Despite Carlisle’s indiscretions it was Flower (52) who ran himself out, turning a ball towards fine leg and setting off for a run without noticing it was Jayasuriya, brilliant in that position, there. He was stranded well out of his crease and Zimbabwe were 110 for two in the 23rd over.

Zimbabwe seemed to have a death-wish. No sooner had the openers thrown their wickets away than Carlisle (10) put a ball from Chandana straight down the throat of Dilshan at deep midwicket and Zimbabwe were 111 for three.

Goodwin and Andy Flower set about rebuilding the ruins, but Goodwin had a lucky first boundary when he hit a very catchable pull past square leg. Flower put a full toss from Jayawardene high to the midwicket boundary, but not too far from the deep fielder. Then he ran himself out for 9, risking a single wide of Dilshan at square leg and paying the penalty at the bowler’s end. With Zimbabwe on 128 for four, Sri Lanka were right back in the match and, based on past experience, should have go on to win.

This time, though, it didn’t happen. The Sri Lankan over rate was dismal; 29 overs in two and a half hours as Jayasuriya endlessly changed his field, doubtless determined to add pressure to Zimbabwe's mentally vulnerable batsmen. Jayasuriya, who so often as a bowler has played a vital part in his team’s successes, missed a chance as he spilled a sharp return catch from Guy Whittall when he had only 2 and was struggling, and this proved to be the turning point of the match.
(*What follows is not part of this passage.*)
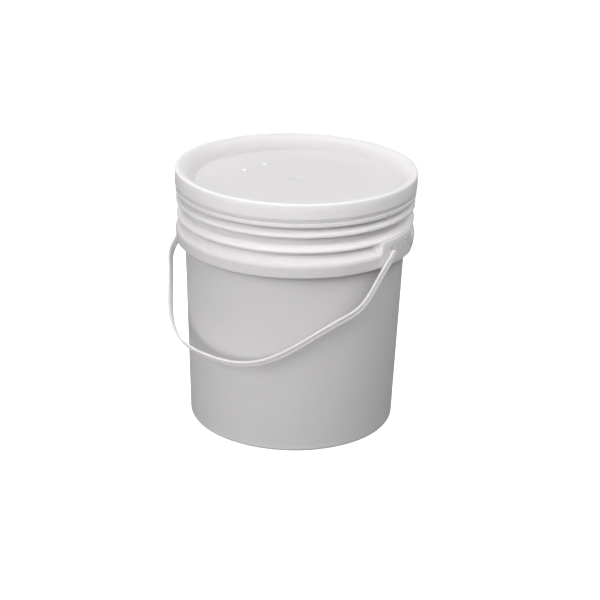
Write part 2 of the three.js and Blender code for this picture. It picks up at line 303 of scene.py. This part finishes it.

Both batsmen then got their heads down and concentrated on placing the ball for ones and twos, with only four an over required for victory. Slowly they grew closer to their target, although Sri Lanka fought fiercely to the very end. The 200 came up when Whittall hammered Jayasuriya past mid-on to the boundary, and a dabbed single to third man by Goodwin levelled the scores. Finally Whittall swung de Silva wide of mid-on for four, and Zimbabwe had snatched a consolation six-wicket victory with 22 balls to spare, after failing to self-destruct as had looked likely at one stage. The final score was 206 for four (Goodwin 47, Whittall 37).